Check each line of the material below for "lifts", then copy the ones that contain it.

# Start of DATA FOR PROCESSING

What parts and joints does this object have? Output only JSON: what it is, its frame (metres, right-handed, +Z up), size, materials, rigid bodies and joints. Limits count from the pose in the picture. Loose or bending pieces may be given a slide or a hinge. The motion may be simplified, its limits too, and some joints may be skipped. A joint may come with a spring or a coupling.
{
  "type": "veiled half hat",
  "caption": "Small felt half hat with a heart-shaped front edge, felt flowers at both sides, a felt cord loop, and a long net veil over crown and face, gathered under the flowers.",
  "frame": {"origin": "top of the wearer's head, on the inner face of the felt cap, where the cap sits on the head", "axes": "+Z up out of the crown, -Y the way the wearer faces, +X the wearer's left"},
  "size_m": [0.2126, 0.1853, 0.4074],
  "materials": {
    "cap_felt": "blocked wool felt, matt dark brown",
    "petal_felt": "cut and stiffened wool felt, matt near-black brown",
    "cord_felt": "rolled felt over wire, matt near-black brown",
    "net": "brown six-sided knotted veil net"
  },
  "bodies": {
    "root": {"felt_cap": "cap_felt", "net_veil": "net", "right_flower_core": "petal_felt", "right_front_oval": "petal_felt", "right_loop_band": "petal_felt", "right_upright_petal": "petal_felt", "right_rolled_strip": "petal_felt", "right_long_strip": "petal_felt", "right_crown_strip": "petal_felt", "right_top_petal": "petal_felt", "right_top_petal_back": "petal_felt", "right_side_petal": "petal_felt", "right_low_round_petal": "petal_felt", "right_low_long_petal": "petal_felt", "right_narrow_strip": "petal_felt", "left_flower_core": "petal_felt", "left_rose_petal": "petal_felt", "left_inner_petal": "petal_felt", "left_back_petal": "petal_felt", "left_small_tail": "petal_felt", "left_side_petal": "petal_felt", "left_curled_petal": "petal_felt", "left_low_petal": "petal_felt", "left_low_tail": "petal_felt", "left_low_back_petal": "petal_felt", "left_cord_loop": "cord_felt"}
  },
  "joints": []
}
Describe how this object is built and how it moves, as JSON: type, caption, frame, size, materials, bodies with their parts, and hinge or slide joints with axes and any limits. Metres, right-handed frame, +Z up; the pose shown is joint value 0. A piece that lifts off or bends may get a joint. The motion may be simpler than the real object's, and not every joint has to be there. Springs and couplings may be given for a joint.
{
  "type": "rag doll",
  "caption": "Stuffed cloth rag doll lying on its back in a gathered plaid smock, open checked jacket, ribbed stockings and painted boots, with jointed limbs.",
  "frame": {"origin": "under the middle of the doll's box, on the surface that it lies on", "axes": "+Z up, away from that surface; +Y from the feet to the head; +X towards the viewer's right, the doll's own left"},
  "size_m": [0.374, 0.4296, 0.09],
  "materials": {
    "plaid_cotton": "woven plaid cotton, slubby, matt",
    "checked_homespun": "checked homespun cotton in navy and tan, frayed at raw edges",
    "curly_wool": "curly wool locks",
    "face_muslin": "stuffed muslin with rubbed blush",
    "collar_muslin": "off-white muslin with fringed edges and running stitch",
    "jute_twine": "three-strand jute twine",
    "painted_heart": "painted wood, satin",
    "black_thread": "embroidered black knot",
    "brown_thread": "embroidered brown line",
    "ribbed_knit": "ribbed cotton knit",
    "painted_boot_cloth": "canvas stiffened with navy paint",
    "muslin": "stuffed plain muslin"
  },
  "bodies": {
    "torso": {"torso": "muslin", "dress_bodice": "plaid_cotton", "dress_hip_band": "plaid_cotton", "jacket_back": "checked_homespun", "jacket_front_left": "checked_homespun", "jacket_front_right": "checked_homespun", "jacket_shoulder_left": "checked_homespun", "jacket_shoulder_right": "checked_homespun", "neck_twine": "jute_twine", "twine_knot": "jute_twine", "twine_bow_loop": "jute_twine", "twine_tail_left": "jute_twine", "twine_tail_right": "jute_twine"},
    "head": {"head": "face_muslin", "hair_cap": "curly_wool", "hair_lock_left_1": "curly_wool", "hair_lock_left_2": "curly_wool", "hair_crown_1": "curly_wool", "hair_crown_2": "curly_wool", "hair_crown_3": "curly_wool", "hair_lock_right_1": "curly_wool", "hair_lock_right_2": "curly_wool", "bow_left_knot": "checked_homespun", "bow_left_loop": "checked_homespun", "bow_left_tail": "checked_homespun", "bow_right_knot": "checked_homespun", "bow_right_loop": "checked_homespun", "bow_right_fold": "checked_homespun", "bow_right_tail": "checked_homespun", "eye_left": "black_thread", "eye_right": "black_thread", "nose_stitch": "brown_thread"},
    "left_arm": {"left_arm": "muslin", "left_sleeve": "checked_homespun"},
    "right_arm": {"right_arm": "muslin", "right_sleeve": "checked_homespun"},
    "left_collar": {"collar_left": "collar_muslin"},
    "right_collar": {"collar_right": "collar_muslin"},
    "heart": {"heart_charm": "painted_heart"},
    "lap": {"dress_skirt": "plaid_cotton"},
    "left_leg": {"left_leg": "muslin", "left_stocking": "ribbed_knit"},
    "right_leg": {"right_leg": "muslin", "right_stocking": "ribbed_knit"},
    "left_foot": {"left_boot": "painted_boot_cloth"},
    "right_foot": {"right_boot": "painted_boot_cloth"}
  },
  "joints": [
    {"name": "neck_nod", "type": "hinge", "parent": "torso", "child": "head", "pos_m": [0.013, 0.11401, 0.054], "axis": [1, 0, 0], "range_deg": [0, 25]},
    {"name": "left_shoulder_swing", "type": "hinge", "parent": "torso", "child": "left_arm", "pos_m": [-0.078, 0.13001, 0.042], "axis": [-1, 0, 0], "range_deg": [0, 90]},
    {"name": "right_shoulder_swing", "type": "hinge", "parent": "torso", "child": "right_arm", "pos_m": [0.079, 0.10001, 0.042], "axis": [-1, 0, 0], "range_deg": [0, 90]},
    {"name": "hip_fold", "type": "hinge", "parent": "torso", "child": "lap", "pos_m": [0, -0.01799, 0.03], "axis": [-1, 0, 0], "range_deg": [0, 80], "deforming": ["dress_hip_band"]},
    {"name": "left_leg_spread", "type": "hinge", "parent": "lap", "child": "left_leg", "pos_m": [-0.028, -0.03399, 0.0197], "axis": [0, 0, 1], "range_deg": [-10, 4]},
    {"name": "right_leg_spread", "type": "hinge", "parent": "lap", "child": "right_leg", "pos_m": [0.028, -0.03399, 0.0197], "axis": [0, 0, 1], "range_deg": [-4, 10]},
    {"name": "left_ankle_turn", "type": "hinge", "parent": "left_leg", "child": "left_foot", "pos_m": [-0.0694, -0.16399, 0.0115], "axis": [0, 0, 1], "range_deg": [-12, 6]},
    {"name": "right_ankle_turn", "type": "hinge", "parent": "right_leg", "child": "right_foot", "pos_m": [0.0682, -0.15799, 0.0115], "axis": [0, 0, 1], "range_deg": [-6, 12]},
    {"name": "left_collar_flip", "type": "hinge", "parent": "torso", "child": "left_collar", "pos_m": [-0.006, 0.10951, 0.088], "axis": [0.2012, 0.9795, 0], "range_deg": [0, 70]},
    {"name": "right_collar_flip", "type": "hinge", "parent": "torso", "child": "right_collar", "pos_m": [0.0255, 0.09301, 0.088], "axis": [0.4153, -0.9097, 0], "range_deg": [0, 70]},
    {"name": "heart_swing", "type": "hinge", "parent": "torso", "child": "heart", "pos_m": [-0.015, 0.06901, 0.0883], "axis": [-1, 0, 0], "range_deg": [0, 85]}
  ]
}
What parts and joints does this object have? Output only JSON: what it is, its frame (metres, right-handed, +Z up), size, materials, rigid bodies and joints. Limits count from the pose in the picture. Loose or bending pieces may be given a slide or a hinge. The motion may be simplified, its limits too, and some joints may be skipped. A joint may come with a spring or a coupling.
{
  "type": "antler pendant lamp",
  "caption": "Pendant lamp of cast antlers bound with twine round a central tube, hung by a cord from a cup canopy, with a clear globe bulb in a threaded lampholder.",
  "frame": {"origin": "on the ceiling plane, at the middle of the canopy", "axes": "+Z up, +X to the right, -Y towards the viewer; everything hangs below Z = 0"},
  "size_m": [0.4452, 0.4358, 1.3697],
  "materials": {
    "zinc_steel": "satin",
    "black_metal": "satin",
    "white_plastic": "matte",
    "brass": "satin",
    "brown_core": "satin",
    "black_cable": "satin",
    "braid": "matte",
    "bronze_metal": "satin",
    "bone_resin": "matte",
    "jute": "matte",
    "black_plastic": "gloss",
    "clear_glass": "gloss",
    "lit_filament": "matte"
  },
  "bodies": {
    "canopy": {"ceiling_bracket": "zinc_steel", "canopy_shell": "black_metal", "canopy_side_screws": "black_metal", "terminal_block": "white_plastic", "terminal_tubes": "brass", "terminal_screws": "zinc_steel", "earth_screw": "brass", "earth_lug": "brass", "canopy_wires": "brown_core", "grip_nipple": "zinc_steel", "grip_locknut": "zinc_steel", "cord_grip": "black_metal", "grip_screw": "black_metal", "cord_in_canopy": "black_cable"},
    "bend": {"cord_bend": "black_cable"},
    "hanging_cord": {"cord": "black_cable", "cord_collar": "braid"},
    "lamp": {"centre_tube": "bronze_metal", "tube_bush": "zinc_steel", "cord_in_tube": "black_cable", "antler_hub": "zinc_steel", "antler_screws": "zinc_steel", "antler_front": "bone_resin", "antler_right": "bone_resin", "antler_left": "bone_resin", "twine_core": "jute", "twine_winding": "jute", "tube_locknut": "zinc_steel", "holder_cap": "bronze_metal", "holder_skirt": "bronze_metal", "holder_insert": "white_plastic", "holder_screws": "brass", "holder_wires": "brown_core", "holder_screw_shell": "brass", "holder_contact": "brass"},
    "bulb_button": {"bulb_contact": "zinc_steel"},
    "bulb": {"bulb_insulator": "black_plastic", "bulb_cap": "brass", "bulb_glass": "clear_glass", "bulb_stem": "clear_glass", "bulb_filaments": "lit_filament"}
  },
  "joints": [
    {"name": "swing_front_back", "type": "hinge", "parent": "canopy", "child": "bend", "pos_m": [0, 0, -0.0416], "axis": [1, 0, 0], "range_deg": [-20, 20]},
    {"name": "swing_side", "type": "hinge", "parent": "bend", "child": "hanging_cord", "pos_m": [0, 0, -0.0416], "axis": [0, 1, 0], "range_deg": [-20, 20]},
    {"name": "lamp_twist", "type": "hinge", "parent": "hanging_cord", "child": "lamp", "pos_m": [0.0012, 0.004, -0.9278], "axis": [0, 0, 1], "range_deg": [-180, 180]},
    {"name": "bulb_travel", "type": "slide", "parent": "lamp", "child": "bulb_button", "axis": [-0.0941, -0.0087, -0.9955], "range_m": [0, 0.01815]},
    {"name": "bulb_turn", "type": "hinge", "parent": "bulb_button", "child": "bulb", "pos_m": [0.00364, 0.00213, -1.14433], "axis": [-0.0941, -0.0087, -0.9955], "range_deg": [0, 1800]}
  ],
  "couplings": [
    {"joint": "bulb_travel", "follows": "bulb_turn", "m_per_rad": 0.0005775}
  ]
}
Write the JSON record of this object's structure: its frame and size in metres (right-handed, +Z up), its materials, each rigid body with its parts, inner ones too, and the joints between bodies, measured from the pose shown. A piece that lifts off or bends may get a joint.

# End of DATA FOR PROCESSING

# OUTPUT OF THE EXERCISE
Describe how this object is built and how it moves, as JSON: type, caption, frame, size, materials, bodies with their parts, and hinge or slide joints with axes and any limits. Metres, right-handed frame, +Z up; the pose shown is joint value 0. A piece that lifts off or bends may get a joint. The motion may be simpler than the real object's, and not every joint has to be there. Springs and couplings may be given for a joint.
Write the JSON record of this object's structure: its frame and size in metres (right-handed, +Z up), its materials, each rigid body with its parts, inner ones too, and the joints between bodies, measured from the pose shown. A piece that lifts off or bends may get a joint.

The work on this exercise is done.